The offerings in the second day of sales were as varied as the results but some of the top results were undoubtedly sweet music to Giampietro, who plays the double bass. Leading modern and antique offerings from estates and collections was a Nineteenth Century cello by Italian maker Gaetano Guadagnini, which sold to a buyer in Australia for $48,750, underbid by a professional cellist, one of many who came in to play it during the preview. “It turns out it had been owned by a gentleman who had played in front of me in the New Haven Symphony; his widow, who lives about a mile from here, had no idea of its value. I’m really happy it brought what it did,” Giampietro said.
A classical pianist from Florida consigned a Shigeru Kawai grand piano S-K7 that sold to a private collector for $36,250, while a local New Haven estate was the source of a 1974 Model L Steinway baby grand piano that brought $7,812, also from a private collector.
Bidders competed fiercely for eight lots of outdoor furniture made by Walter Lamb; the suite had come in as a set but Giampietro thought that he could get more if he sold the set off by individual pieces and he was right; with a combined low/high estimate of $4,7/8,400, the eight lots all sold to separate buyers and achieved a combined total of $22,938 topped by a lounge chair with ottoman that finished at $5,000.

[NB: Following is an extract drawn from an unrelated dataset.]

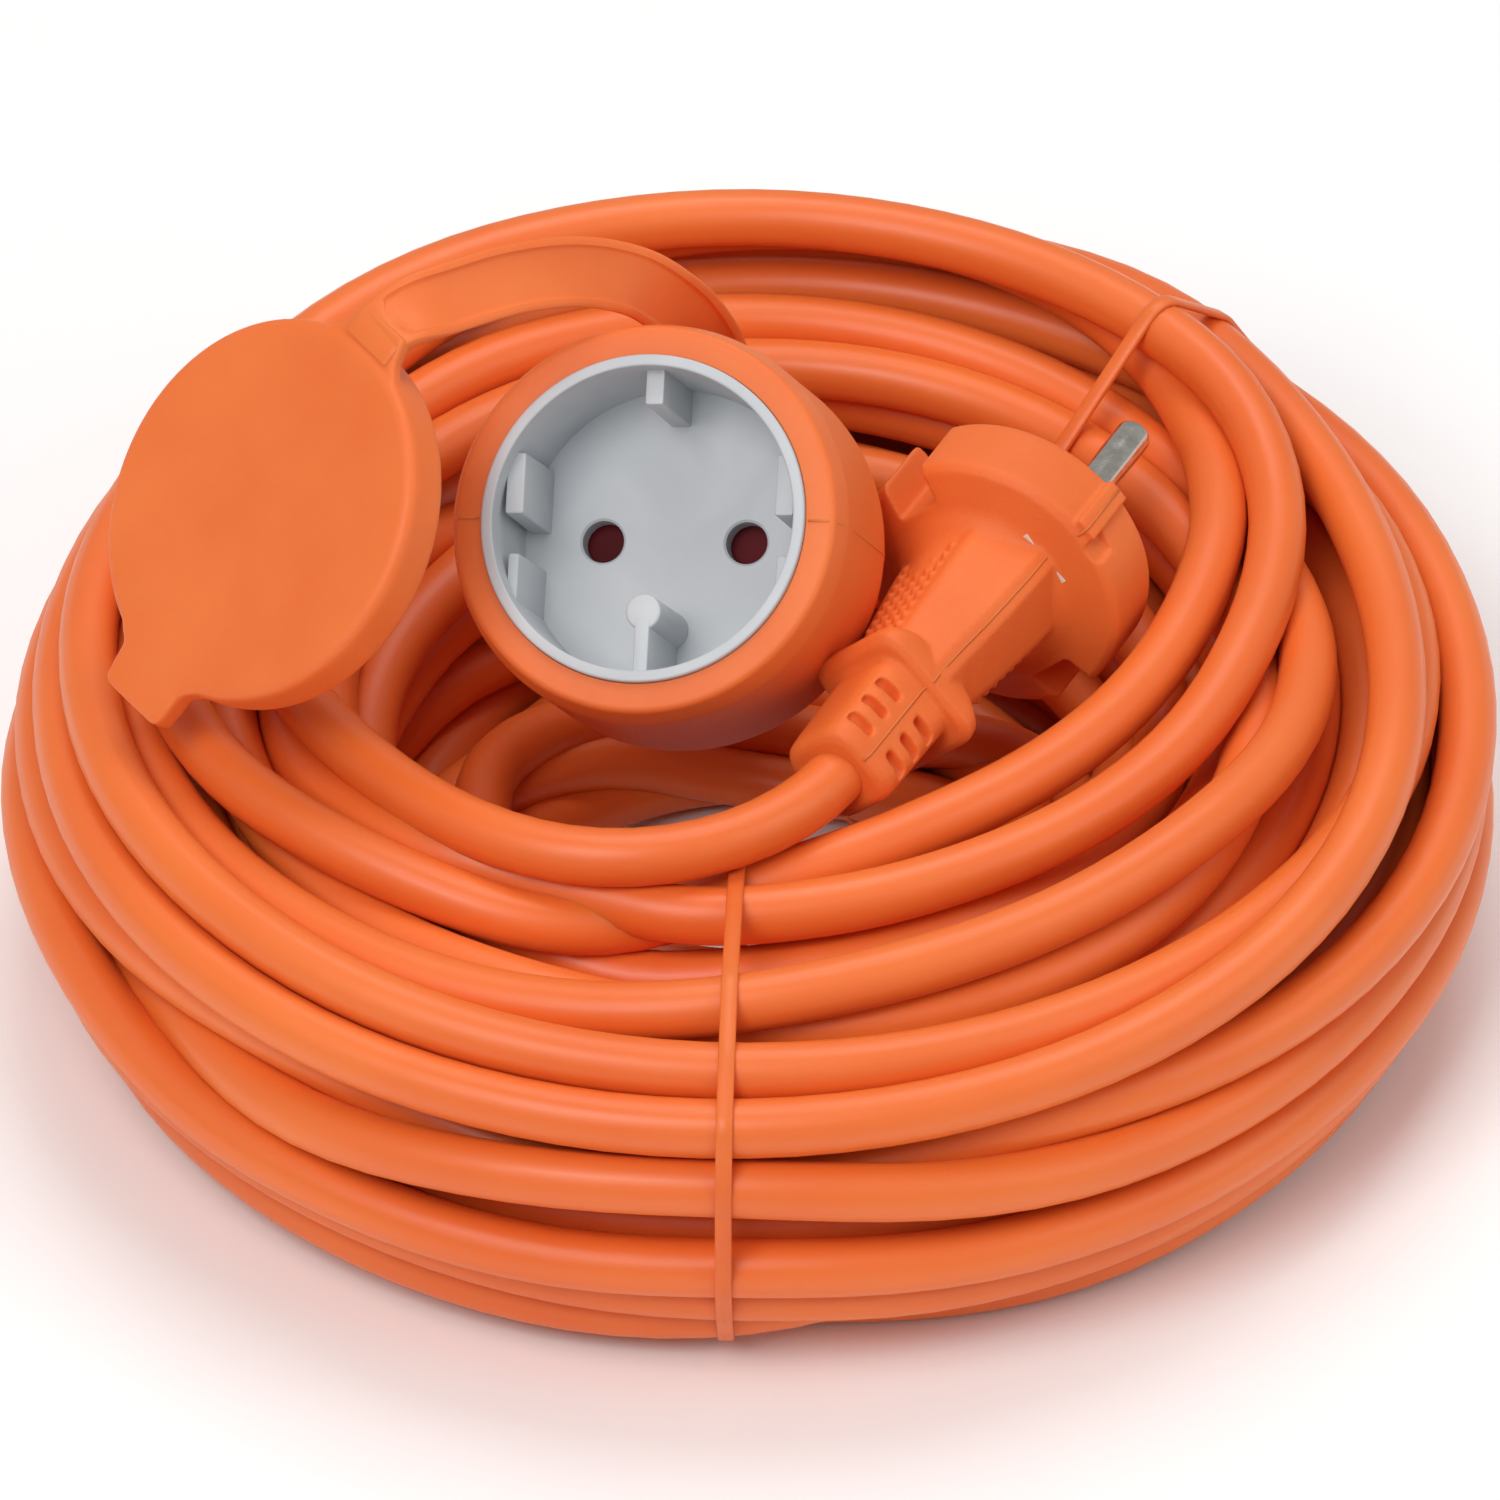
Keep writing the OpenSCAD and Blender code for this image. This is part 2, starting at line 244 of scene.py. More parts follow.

Two lots of Venini art glass were consigned from a local collector and are staying together, selling for a combined total of $12,375 to an Asian buyer in the United States. Another Asian buyer – this time one in China – purchased the top-selling Asian lot, a Chinese bronze censer that heated up to $7,180.
A surprise result came for an early Persian Sarouk carpet that had been in such worn condition that Giampietro almost did not take it on consignment, but it sold for $10,300 to a phone bidder after extensive competition. It beat out a circa 1960 wool pile carpet by Joan Miro that achieved $6,000 from a buyer in France.
New Haven Auctions’ next sale will be two-day single-owner sale of the Beaver Creek, Ohio, collection of Harold Wagner, in January.
Prices quoted include the buyer’s premium as reported by the auction house.